Spaces are evolving as a result of designers’ works and the behavior of people interacting in them. This behavior is not only an outcome of the designed environment, but also a result of natural and sociopolitical complexities. Today’s technologies relate “designed environments” and “social rules” as two separate objectives in such a way that new digital platforms are becoming both environments to live in and platforms to change. “Ingress” and “Pokémon GO” are popular examples of mobile games that are changing the way people use urban spaces.
My research is based on the intersection of Online Social Networks, including their limits and potential, Civic Media strategies for maximum engagement, and Smart Distributed Networks. My primary imagination of the outcome, whether practical or speculative, is a self-governing system based on user participation input and data gathered by sensory networks.
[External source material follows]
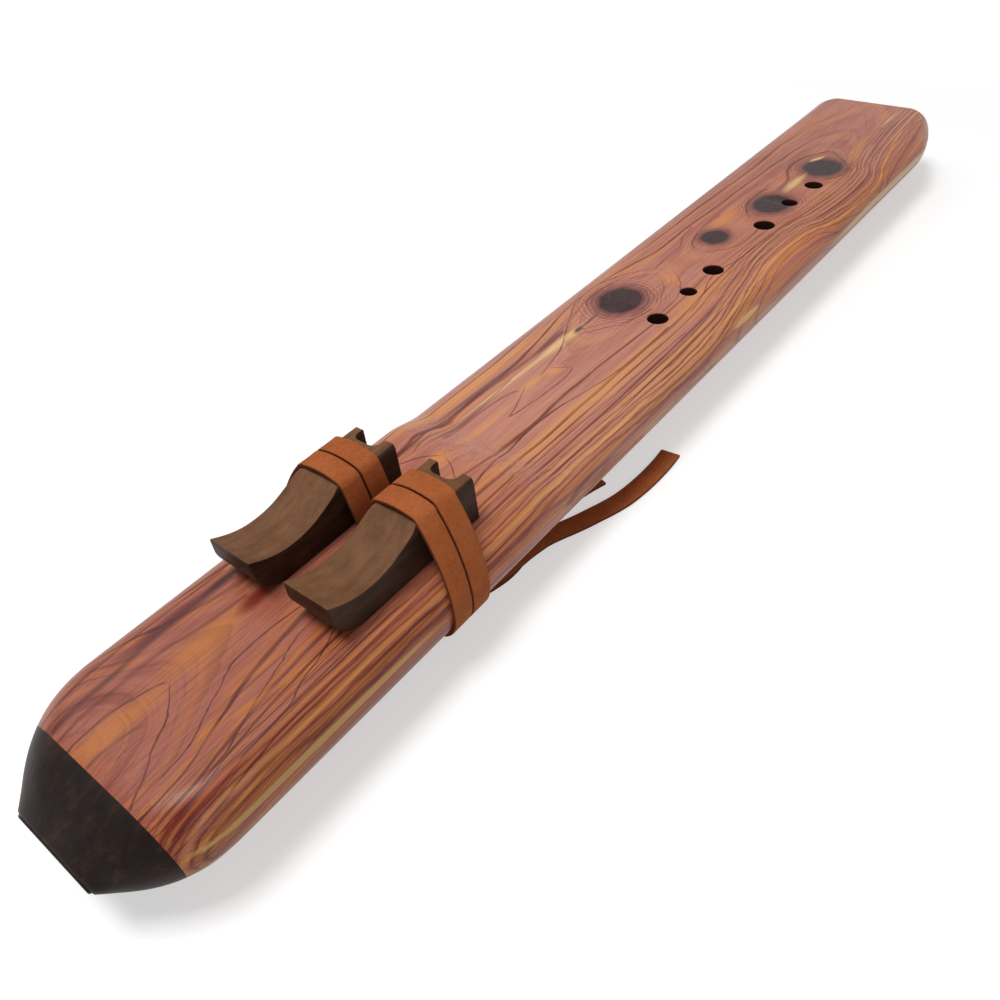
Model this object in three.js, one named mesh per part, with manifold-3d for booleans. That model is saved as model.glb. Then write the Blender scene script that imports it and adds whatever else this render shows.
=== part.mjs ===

This system, which should be situated in a limited context, is an attempt to represent a sample of living in the future of self-regulating social systems. This system contains evolving agents; at one side is the minimized state of a centralized management and on the other side is in the maximized civic engagement mode. The form of presentation could be an urban mobile game, a physical installation, a screen based simulation, or a combination of the aforementioned.
Though my research should be narrowed during the semester, I am trying to find answers to questions such as:
– What we can learn from the effects of social media algorithms on politics in society?
– How might decision makers be replaced by systems trained by artificial intelligence and machine learning?
– How do new modes of communication and cooperation between citizens change our cities?
– How can digital spaces maximize civic engagement?